Tot voor kort was er geen mens in ons land die eraan twijfelde dat onze economie volledig draait op de Randstad. De zeehaven van Rotterdam, de luchthaven van Schiphol en de financiële bedrijvigheid op de Amsterdamse Zuidas zijn verantwoordelijk zijn voor ons economisch welbevinden. Toch?
Nou, niet helemaal.
In het zuiden wisten we al langer dat dat beeld eigenlijk wat genuanceerder ligt. Dat er inmiddels behoorlijk wat parameters zijn waarop Brainport een prominente positie inneemt als economische hub. En dat er nog geen einde is aan de groei. Maar ja, dat kun je zelf wel heel hard roepen, maar zelfs met alle aanwezige bewijslast blijft toch een soort Calimero-effect houden. Hey Amsterdam, hey Rotterdam, heyhey Den Haag, wij zijn ook hartstikke belangrijk hoor! Niet handig en bovendien weinig effectief. Logisch ook dat Brainport, al dan niet vanuit een Brabantse bescheidenheid, dat roeptoeteren meestal maar achterwege laat.
Juist daarom kan het rapport “Mainports voorbij” van de Raad voor de Leefomgeving en Infrastructuur (Rli) wel eens heel belangrijk worden. Deze adviesraad voor regering en parlement concludeert onomwonden dat Brainport minstens zo krachtig en belangrijk is als de ‘mainports’ Rotterdam en Schiphol die sinds de jaren ’80 zoveel aandacht kregen. En minstens zo interessant: De Rli koppelt daaraan het advies om de focus te verbreden: niet meer alle ballen op de Mainports, maar minstens zoveel aandacht voor Brainport.
De Rli is niet de eerste de beste. Voor de ministeries van Economische Zaken en Infrastructuur is hun wijze raad een belangrijke basis voor nieuw beleid. Nou moeten we ons niet meteen voorstellen dat dit vanaf morgen zichtbaar is, maar we mogen er wel van uitgaan dat het Rli-advies in een nieuw regeerakkoord (dat als het goed is ergens in de loop van 2017 zal worden afgesloten) een prominente plek krijgt.
Dat is overigens geen vanzelfsprekendheid en de Brainportobby zal daarvoor nog overuren moeten maken. Maar hoe dan ook mag de ideale Rli-voorzet niet onbenut blijven. Er is nog pakweg een jaar beschikbaar, lang genoeg dus voor het kneden van alle potentiële toekomstige coalitiepartijen.

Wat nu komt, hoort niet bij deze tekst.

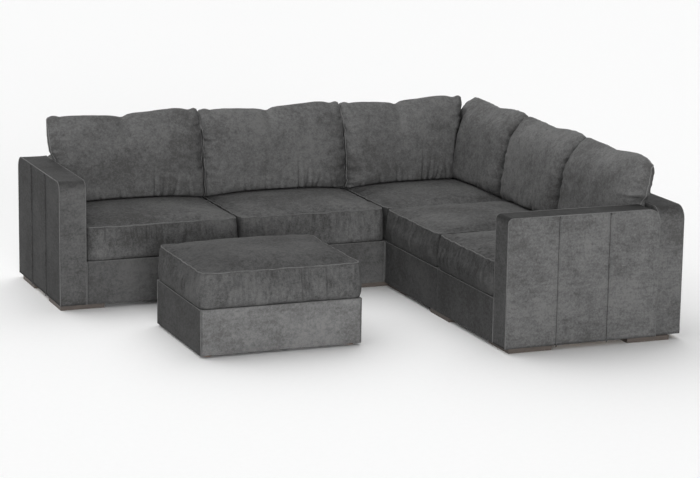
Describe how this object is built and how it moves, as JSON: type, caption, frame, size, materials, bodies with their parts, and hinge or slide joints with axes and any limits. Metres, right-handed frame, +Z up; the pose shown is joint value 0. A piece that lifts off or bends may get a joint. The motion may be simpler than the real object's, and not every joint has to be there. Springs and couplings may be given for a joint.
{
  "type": "sectional sofa",
  "caption": "Modular corner sofa with boxed seat cushions, loose back pillows, slab arms and backs on flat wooden shoes, and a matching loose ottoman.",
  "frame": {"origin": "on the floor under the middle of the whole layout's box", "axes": "+X along the row of three seats towards the wing, +Y from the seats' front to the row's back, +Z up"},
  "size_m": [2.9714, 2.5144, 0.9583],
  "materials": {
    "upholstery": "matte",
    "timber": "matte",
    "foam": "matte",
    "webbing": "matte",
    "shoe_wood": "satin",
    "peg_plastic": "matte",
    "clamp_steel": "satin",
    "dust_cloth": "matte"
  },
  "bodies": {
    "root": {"left_seat_frame": "timber", "left_seat_deck": "webbing", "left_seat_base_cover": "upholstery", "middle_seat_frame": "timber", "middle_seat_deck": "webbing", "middle_seat_base_cover": "upholstery", "corner_seat_frame": "timber", "corner_seat_deck": "webbing", "corner_seat_base_cover": "upholstery", "wing_seat_frame": "timber", "wing_seat_deck": "webbing", "wing_seat_base_cover": "upholstery", "end_seat_frame": "timber", "end_seat_deck": "webbing", "end_seat_base_cover": "upholstery", "left_arm_frame": "timber", "left_arm_pad": "foam", "left_arm_cover": "upholstery", "rear_back_left_frame": "timber", "rear_back_left_pad": "foam", "rear_back_left_cover": "upholstery", "rear_back_middle_frame": "timber", "rear_back_middle_pad": "foam", "rear_back_middle_cover": "upholstery", "rear_back_right_frame": "timber", "rear_back_right_pad": "foam", "rear_back_right_cover": "upholstery", "wing_back_corner_frame": "timber", "wing_back_corner_pad": "foam", "wing_back_corner_cover": "upholstery", "wing_back_middle_frame": "timber", "wing_back_middle_pad": "foam", "wing_back_middle_cover": "upholstery", "wing_back_end_frame": "timber", "wing_back_end_pad": "foam", "wing_back_end_cover": "upholstery", "right_arm_frame": "timber", "right_arm_pad": "foam", "right_arm_cover": "upholstery", "shoes": "shoe_wood", "sofa_pegs": "peg_plastic", "clamps": "clamp_steel", "dust_cloths": "dust_cloth"},
    "ottoman": {"ottoman_frame": "timber", "ottoman_deck": "webbing", "ottoman_base_cover": "upholstery", "ottoman_pegs": "peg_plastic", "ottoman_dust_cloth": "dust_cloth"},
    "left_cushion": {"left_seat_cushion": "upholstery"},
    "middle_cushion": {"middle_seat_cushion": "upholstery"},
    "corner_cushion": {"corner_seat_cushion": "upholstery"},
    "wing_cushion": {"wing_seat_cushion": "upholstery"},
    "end_cushion": {"end_seat_cushion": "upholstery"},
    "ottoman_cushion": {"ottoman_cushion": "upholstery"},
    "left_pillow_body": {"left_pillow": "upholstery"},
    "middle_pillow_body": {"middle_pillow": "upholstery"},
    "corner_rear_pillow_body": {"corner_rear_pillow": "upholstery"},
    "corner_side_pillow_body": {"corner_side_pillow": "upholstery"},
    "wing_pillow_body": {"wing_pillow": "upholstery"},
    "end_pillow_body": {"end_pillow": "upholstery"}
  },
  "joints": [
    {"name": "left_cushion_lift", "type": "slide", "parent": "root", "child": "left_cushion", "axis": [0, 0, 1], "range_m": [0, 0.3]},
    {"name": "middle_cushion_lift", "type": "slide", "parent": "root", "child": "middle_cushion", "axis": [0, 0, 1], "range_m": [0, 0.3]},
    {"name": "corner_cushion_lift", "type": "slide", "parent": "root", "child": "corner_cushion", "axis": [0, 0, 1], "range_m": [0, 0.3]},
    {"name": "wing_cushion_lift", "type": "slide", "parent": "root", "child": "wing_cushion", "axis": [0, 0, 1], "range_m": [0, 0.3]},
    {"name": "end_cushion_lift", "type": "slide", "parent": "root", "child": "end_cushion", "axis": [0, 0, 1], "range_m": [0, 0.3]},
    {"name": "left_pillow_lift", "type": "slide", "parent": "left_cushion", "child": "left_pillow_body", "axis": [0, 0.165, 0.9863], "range_m": [0, 0.45]},
    {"name": "middle_pillow_lift", "type": "slide", "parent": "middle_cushion", "child": "middle_pillow_body", "axis": [0, 0.165, 0.9863], "range_m": [0, 0.45]},
    {"name": "corner_rear_pillow_lift", "type": "slide", "parent": "corner_cushion", "child": "corner_rear_pillow_body", "axis": [0, 0.165, 0.9863], "range_m": [0, 0.45]},
    {"name": "corner_side_pillow_lift", "type": "slide", "parent": "corner_cushion", "child": "corner_side_pillow_body", "axis": [0.165, 0, 0.9863], "range_m": [0, 0.45]},
    {"name": "wing_pillow_lift", "type": "slide", "parent": "wing_cushion", "child": "wing_pillow_body", "axis": [0.165, 0, 0.9863], "range_m": [0, 0.45]},
    {"name": "end_pillow_lift", "type": "slide", "parent": "end_cushion", "child": "end_pillow_body", "axis": [0.165, 0, 0.9863], "range_m": [0, 0.45]},
    {"name": "ottoman_slide", "type": "slide", "parent": "root", "child": "ottoman", "axis": [0, 1, 0], "range_m": [-0.6, 0.45]},
    {"name": "ottoman_cushion_lift", "type": "slide", "parent": "ottoman", "child": "ottoman_cushion", "axis": [0, 0, 1], "range_m": [0, 0.3]}
  ]
}
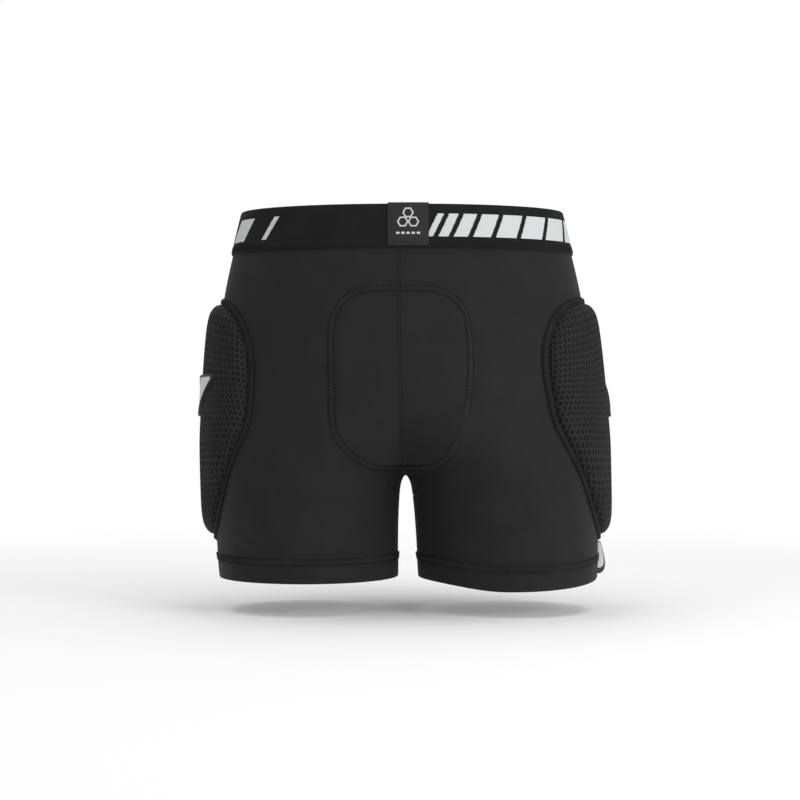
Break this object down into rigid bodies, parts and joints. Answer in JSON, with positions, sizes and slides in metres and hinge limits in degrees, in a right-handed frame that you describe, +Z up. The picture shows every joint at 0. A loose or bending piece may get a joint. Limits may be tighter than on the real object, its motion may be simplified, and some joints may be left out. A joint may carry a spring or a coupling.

Dat wil niet zeggen dat de Brabantse bescheidenheid ineens moet omslaan in Amsterdamse bravoure. Dat past ons niet én het zou de zo belangrijke samenwerking met die traditionele economische hotspots onnodig op het spel zetten. Natuurlijk zijn de mainports ongelukkig met de constateringen van de Raad en dan helpt het niet nog eens wat zout in de wonden te strooien. Maar het gaat niet alleen om de vorm, er is ook een belangrijke inhoudelijke reden om terughoudend te zijn: Brainport heeft ook in de nu vastgestelde ‘nieuwe verhoudingen’ de klassieke mainports hard nodig. Beter gezegd: de regio’s hebben elkaar nodig, precies zoals Rli ook zelf concludeert. Niet voor niets zijn er onlangs akkoorden gesloten in REOS en met Randstad-Zuid.
Het is dus zaak geheel in de lijn van het advies van de Raad voor de Leefomgeving en Infrastructuur door te pakken. Dat wil zeggen: nadruk op het belang van het geheel, een integraal economisch beleid met aandacht voor alle belangrijke economische hotspots in plaats van slechts een paar. Dat die lobby vanaf nu gevoerd kan worden vanuit een “officieel erkende” zuidelijke kracht, dat is daarbij mooi meegenomen.